Section 26 of the 2005 Act must be read in a way that achieves the Act’s main goal and objective. Unless a claim by an aggrieved person seeking an order as contemplated by the 2005 95 Act is expressly banned from consideration by a civil court, this Court will be unlikely to read in the bar in any legal proceedings before the civil court.  The Small Cause Court claims that the appellant’s complimentary licence has expired, and it requests that the appellant be barred from using the suit flat and that the plaintiff be allowed to enter and use it. The appellant’s right of residency is linked to the claimant’s counterclaim determination and refusal to examine her claim.

Thus, the court was of the considered opinion that the counterclaim filed by the appellant before Judge, Small Cause Court in Civil Suit No. 77 of 2013 was fully entertainable and the courts below committed error in refusing to consider such claim. In light of the court’s ruling in the preceding case, the defendant’s claim that the suit property is a shared household and she has the right to reside in the house should have been considered by the Trial Court, and the Trial Court’s failure to consider the 96 claims/ defence is nothing more than a violation of the right guaranteed by the Act of 2005.  

The court held that the plaintiff can be treated as a “respondent” to determine the defendant’s right under Sections 17 and 19 read with Section 26 in the suit in question, but that to grant any relief to the defendant or successfully resist the plaintiff’s suit, the necessary conditions for grant of relief as prescribed under the Act, 2005 must be pleaded and only after the defendant has proven his case and the Civil Court has given him relief may the defendant be granted remedy.

Although the plaintiff has not sought any redress against his son, Raveen Ahuja, the respondent’s spouse, the court decided that he was not a necessary party in this action because the respondent has asserted her right of residency in a shared household under Sections 17 and 19 of the Act, 2005.  The husband is a proper party, and one of the rights that can be granted under Section 19 is the right to substitute housing. According to the terms of the Hindu Adoption and Maintenance Act, 1956, the spouse has the right to maintenance, hence he may be a proper party in circumstances where the Court is considering the respondent’s claim under Sections 17 and 19 read with Section 26 of the Act, 2005. The order I Rule 10 of the Civil Procedure Code empowers the Court to add a party as a plaintiff or defendant at any stage of the proceedings, either on an application or suo moto, whose presence before the Court may be required for the Court to effectively and completely adjudicate and settle all of the questions involved in the suit. As a result, the court determined that the defendant’s husband was not a necessary party, but that he was a legitimate party based on the pleadings in the written statement.

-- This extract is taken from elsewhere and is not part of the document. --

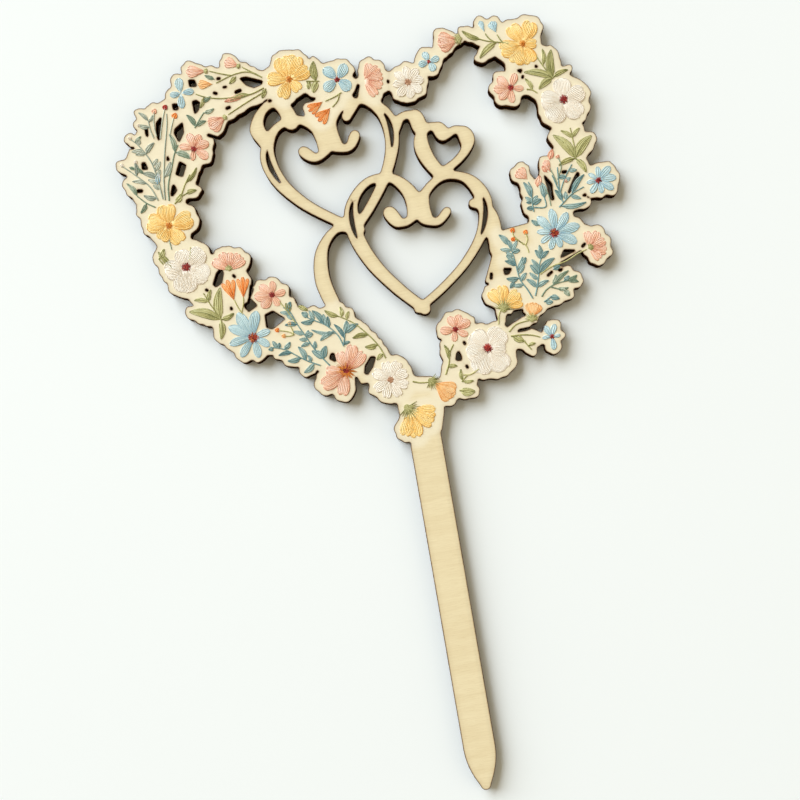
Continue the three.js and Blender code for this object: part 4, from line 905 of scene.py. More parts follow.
def wood_field(printed, wood, low, high):
    """Distances to the wood: the print's margin, the webs, the ornament and the stake."""
    field = Field(low, high)
    field.values = printed.values - wood.margin / MM
    for corners in WEBS:
        field.add_polygon(places(corners, wood))
    curves = [half for heart in HEARTS for half in heart_halves(heart, wood)]
    for points in curves + [places(run, wood) for run in SCROLLS]:
        stroke = spline(points, np.linspace(0, 1, 12 * (len(points) - 1)))
        field.add_stroke(stroke, pen_radii(stroke, wood))
    field.add_polygon(stake_outline(wood))
    field.soften(5)
    scallop(field, printed)
    cut = Field(low, high)
    for corners in CUTS:
        cut.add_polygon(places(corners, wood))
    radii = wood.slit / MM / 2 * (0.12 + np.sin(np.pi * np.linspace(0, 1, SLIT_STEPS)))
    for heart in HEARTS:
        if millimetres(heart[1], wood) > SMALLEST_SLIT_HEART:
            for half in heart_halves(heart, wood):
                cut.add_stroke(spline(half, np.linspace(*SLIT_RUN, SLIT_STEPS)), radii)
    cut.soften(1)
    for ends, radius in PINHOLES:
        cut.add_stroke(places(ends, wood), [millimetres(radius, wood)] * 2)
    field.values = np.maximum(field.values, -cut.values)
    return field


def topper_fields(wood):
    """Distances to the print and to the wood, on grids that hold the whole topper."""
    reach = place((520, 460), wood)
    low, high = (-reach[0] - 1, -wood.stake_depth / MM - 2), (reach[0] + 1, reach[1] + 1)
    printed = print_field(wood, low, high)
    return printed, wood_field(printed, wood, low, high)


class Shell:
    """A closed body in millimetres, with a material number for each face."""

    def __init__(self, levels):
        """Joins levels from front to back: each is loops, a depth, and points inside them."""
        self.points, self.faces, self.kinds = [], [], []
        before = None
        for number, (loops, y, inner) in enumerate(levels):
            if number in (0, len(levels) - 1):
                here = self.add_face(loops, y, number == 0, inner)
            else:
                here = [self.add_points(loop, y) for loop in loops]
            if before:
                self.add_band(before, here)
            before = here

    def add_points(self, spots, y):
        first = len(self.points)
        self.points += [(x, y, z) for x, z in spots]
        return list(range(first, len(self.points)))

    def add_band(self, fronts, backs):
        """Joins loops of points in front to the same loops behind."""
        for front, back in zip(fronts, backs):
            for here in range(len(front)):
                after = (here + 1) % len(front)
                self.faces.append((front[here], back[here], back[after], front[after]))
                self.kinds.append(WALL)

    def add_face(self, loops, y, towards_front, inner):
        """Fills loops with triangles, using the inner points as well."""
        spots = np.concatenate([*loops, *inner])
        edges, firsts, first = [], [], 0
        for loop in loops:
            count = len(loop)
            edges += [(first + step, first + (step + 1) % count) for step in range(count)]
            firsts.append(range(first, first + count))
            first += count
        made, sides, triangles, origins, side_origins, _ = delaunay_2d_cdt(
            [tuple(spot) for spot in spots], edges, [], 0, 1e-6)
        numbers = {old: new for new, olds in enumerate(origins) for old in olds}
        ids = self.add_points([(spot.x, spot.y) for spot in made], y)
        fence = {frozenset(side) for side, origin in zip(sides, side_origins) if origin}
        for triangle in kept_triangles(triangles, fence):
            a, b, c = (made[corner] for corner in triangle)
            anticlockwise = (b - a).cross(c - a) > 0
            order = triangle if anticlockwise == towards_front else triangle[::-1]
            self.faces.append(tuple(ids[corner] for corner in order))
            self.kinds.append(FACE)
        return [[ids[numbers[old]] for old in span] for span in firsts]


def kept_triangles(triangles, fence):
    """The triangles that an odd number of fences parts from the outside."""
    sharing = {}
    for number, triangle in enumerate(triangles):
        for corner in range(3):
            side = frozenset((triangle[corner], triangle[(corner + 1) % 3]))
            sharing.setdefault(side, []).append(number)
    inside = [None] * len(triangles)
    waiting = []
    for side, numbers in sharing.items():
        if len(numbers) == 1 and inside[numbers[0]] is None:
            inside[numbers[0]] = side in fence
            waiting.append(numbers[0])
    while waiting:
        number = waiting.pop()
        triangle = triangles[number]
        for corner in range(3):
            side = frozenset((triangle[corner], triangle[(corner + 1) % 3]))
            for other in sharing[side]:
                if inside[other] is None:
                    inside[other] = inside[number] != (side in fence)
                    waiting.append(other)
    return [triangle for triangle, kept in zip(triangles, inside) if kept]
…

While overturning the verdict in S.R. Batra, the Court distinguished it on numerous points, holding that the language “at any time has lived” is added for the woman’s protection, i.e., she was expelled from the residence or was temporarily absent on the date the application was filed. It was never the intention of the legislature to include all of the houses where the injured person had lived that belonged to the husband’s relatives. The essential criteria for determining whether a premise can be classified as a shared household or not is whether the parties intended for the premise to be treated as such. It was never the intention of the legislature to include all of the houses where the injured person had lived that belonged to the husband’s relatives.

CONCLUSION:

The very concept that women in our society must suffer in silence is deeply disturbing, and in such circumstances, a decision like Satish Chandra Ahuja offers some glimmering hope. The Ahuja decision will come to the aid of many people and will help to shatter the chains of injustice that have enslaved society for years. It gives a lady who has left her house some sense of security when she returns to her matrimonial home. However, there is a drawback to the decision if it is not effectively applied: it is quiet on the problems and harassment suffered by older in-laws in circumstances when the daughter-in-law is abusive and twists welfare regulations to her benefit. The courts, in granting orders based on the Ahuja decision, must keep such an undesirable potential in mind and carefully consider whether the wife’s claims are genuine or not.